Ukraine’s Orange Blues: Ukrainian FEMENists against Vladimir Putin

By Alexander J. Motyl

World Affairs Journal

Ukraine’s wars of symbols took an especially interesting turn on October 27.

Vladimir Putin, Russia’s Prime Minister, came to Kyiv that day to pursue negotiations with his Ukrainian counterpart, Mykola Azarov, over energy. While policymakers and pundits debated the pros and cons of closer Russo-Ukrainian energy cooperation, FEMEN - a Ukrainian feminist group - staged a symbolically fascinating anti-Putin demonstration in downtown Kyiv.

Six young women, bare-chested, clad in stylish, tight-fitting jeans, and wearing beribboned wreaths typical of traditional Ukrainian folk costumes, held placards and shouted slogans in front of the capital city’s most famous statue of Lenin, at the foot of Shevchenko Boulevard.

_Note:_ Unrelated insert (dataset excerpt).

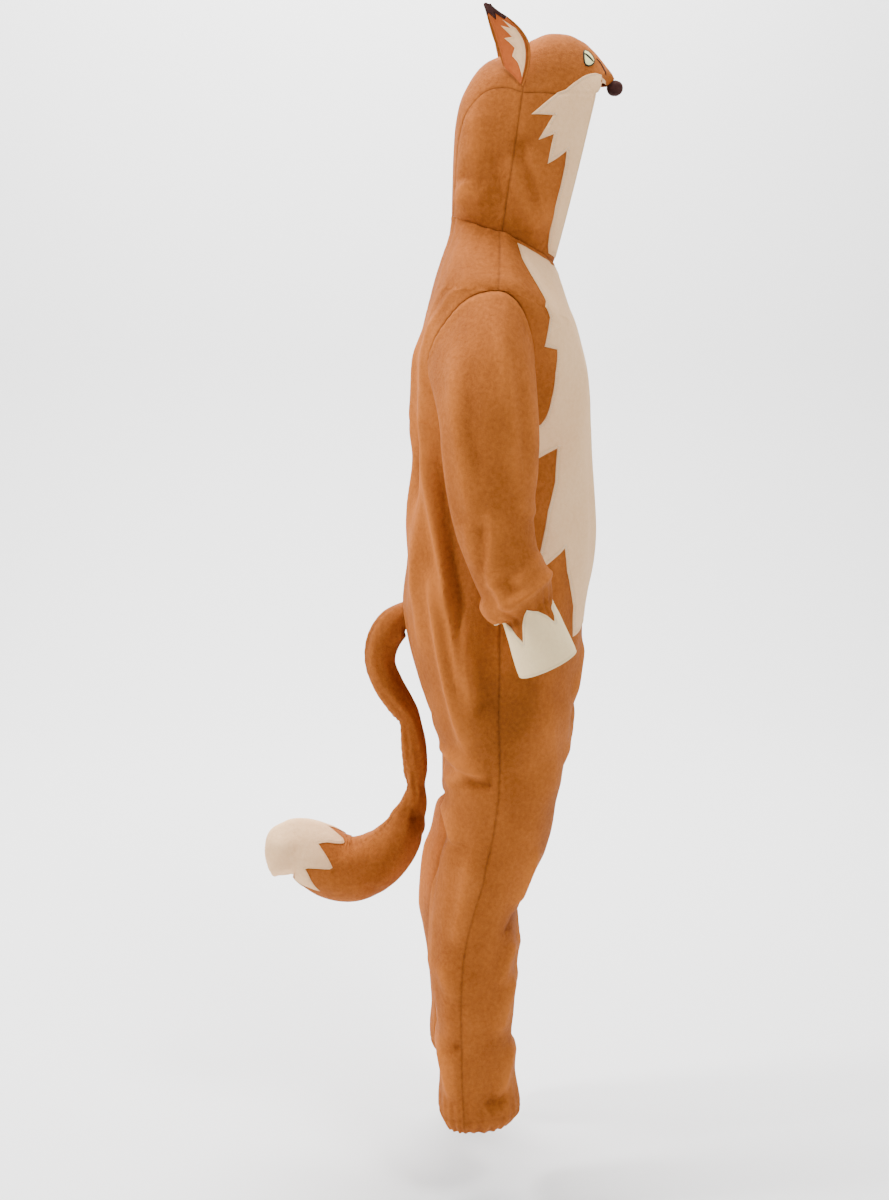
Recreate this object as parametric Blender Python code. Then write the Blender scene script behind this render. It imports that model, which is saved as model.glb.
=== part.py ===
"""Fox costume: a hooded fleece onesie with snout, ears, tail, cream front and cream cuffs.

Metres, +Z up. The costume faces -Y, the wearer's left is +X. The origin lies between the
shoulders at the base of the neck, where the garment hangs on its wearer; the floor is
1.5265 m below it. Every piece of cloth is a grid of points worked out from a table of rows,
given a wall, with a small gap to its neighbour where the two are sewn.
"""
import math

import bpy
import numpy as np
from mathutils import Vector
from mathutils.geometry import delaunay_2d_cdt

# Driving sizes
WALL = 0.0022            # fleece, sewn
PATCH = 0.0012           # cream and felt patches
SEAM_HALF_GAP = 0.00018  # each side of a seam stands back this far
LAY_GAP = 0.0004         # under a patch that lies on a panel
TUBE_GAP = 0.0005        # between a set-in tube and the panel it is sewn to

# Mesh density
BODY_COLUMNS = 10        # across each front or back, an even number
YOKE_ROWS = 4
ARMHOLE_ROWS = 8
LOWER_ROWS = 20
CAP_ROWS = 3
HOOD_SIDE_COLUMNS = 5
HOOD_TOP_COLUMNS = 4
HOOD_ROWS = 12
FRONT_ROWS = 8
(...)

The site is witness to periodic tussles between anti-Communists, who detest Lenin and want to deface his image, and Communists, who worship the Father of Communism and want to preserve it.

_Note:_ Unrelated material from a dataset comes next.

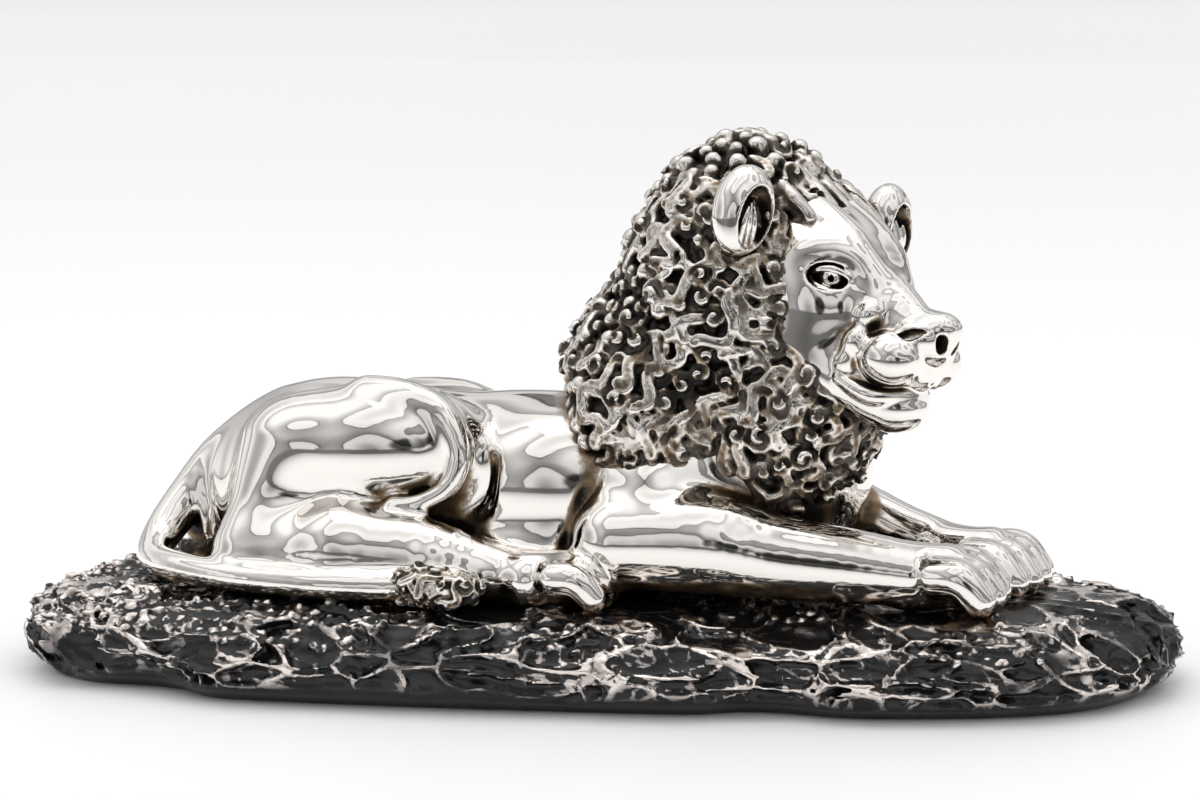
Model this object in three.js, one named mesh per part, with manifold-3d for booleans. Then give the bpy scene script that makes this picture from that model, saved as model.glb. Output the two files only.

This time, the Communists were nowhere to be seen. After all, why worry about a few half-naked girls? Little did Ukraine’s Stalinists suspect that FEMEN’s topless protest could be far more destructive than anything the anti-Communists could do. One can always fix or clean a statue. Nudity, on the other hand, is freedom from social constraints par excellence; as such, it stands in diametrical opposition to the dictatorship of the prudish proletariat and Lenin’s baleful totalitarian legacy.

FEMEN’s demonstration made two more politically important points. First, the antics were an obvious dig at Putin’s painfully embarrassing attempts to project a bare-chested macho image. And second, FEMEN’s attire struck a symbolic blow against the Yanukovich regime’s determination to marginalize Ukrainian identity and reduce Ukrainian culture to a museum curio. The combination of svelte bodies, trendy jeans, and Ukrainian folk costumes loudly declared that being Ukrainian is both hip and modern. 

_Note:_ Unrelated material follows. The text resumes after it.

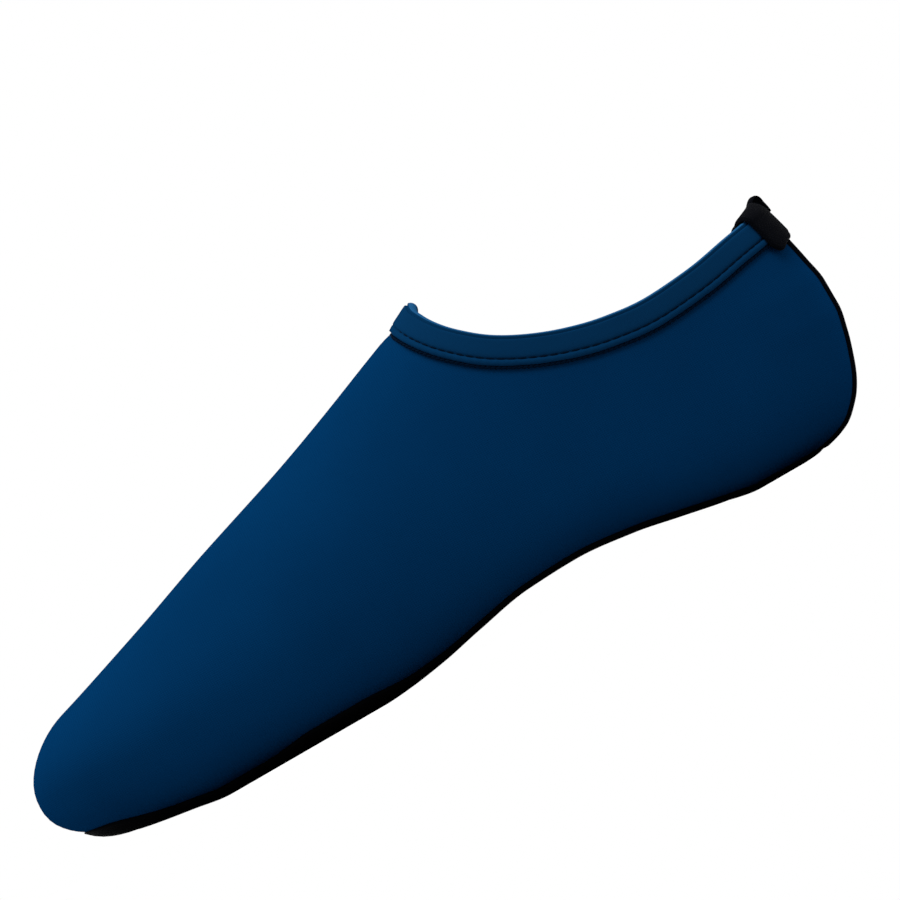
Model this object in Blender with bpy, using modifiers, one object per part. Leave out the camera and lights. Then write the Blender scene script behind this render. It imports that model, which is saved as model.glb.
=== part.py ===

What the FEMENists had to say was also quite striking. Several of their placards read “Ukraine is not Alina” - a sexually charged reference to Alina Kabaeva, the 27-year old Olympic-medal-winning Russian gymnast rumoured to be Putin’s girlfriend. Another read: “We won’t give ourselves to the dwarves” - another sexually charged reference to Prime Minister Putin and President Medvedev, Russia’s diminutive leaders. The FEMENists also chanted “Putin go home” and “You can’t force us down so easily.” A spokeswoman stated, in Russian no less, that the group wants Putin “to know … that Ukraine doesn’t want to see him here. Ukraine knows why he came. He wants to break off parts of Ukraine. We won’t give him that. All of Ukraine won’t permit that. We simply reflect the views of all of Ukraine.”

Whether FEMEN actually reflects the views of all of Ukraine is debatable. Public opinion surveys show that significant parts of the population in the southeast of the country might be quite happy with giving Putin “parts of Ukraine.” And FEMEN itself, established in 2008 by a group of Kyiv university students, has hardly become a mass movement. On the other hand, FEMEN probably does reflect the views of significant portions of Ukrainian students and its ability to attract media attention with well publicized happenings has transformed it into an important part of Ukraine’s ongoing symbolic wars.

Significantly, FEMEN has managed to combine several seemingly disparate ideological trends. The group is unquestionably feminist and hopes to shock Ukraine’s straight-laced society and sexist establishment. But it is also openly modern and nationalist, aspiring to a contemporary, independent, and liberal homeland. It has also adopted a progressively broader and more overtly political agenda - beginning in 2009 with actions against sexual harassment at universities, the Miss Universe competition, and sex tourism, then moving to protests against electoral fraud, the absence of women in the Yanukovich-appointed cabinet, and, now, Vladimir Putin.

Committed to “the principles of social awareness and activism, intellectual and cultural development” and “the European values of freedom, equality and comprehensive development of a person irrespective of the gender,” the FEMENists are clearly the intellectual and cultural offspring of the Orange Revolution.

Yanukovich’s Stalinist supporters will consider FEMEN to be one more reason to damn everything Orange. Ukraine’s young people, on the other hand, may take heart. The “Sixties” could finally be coming to Ukraine.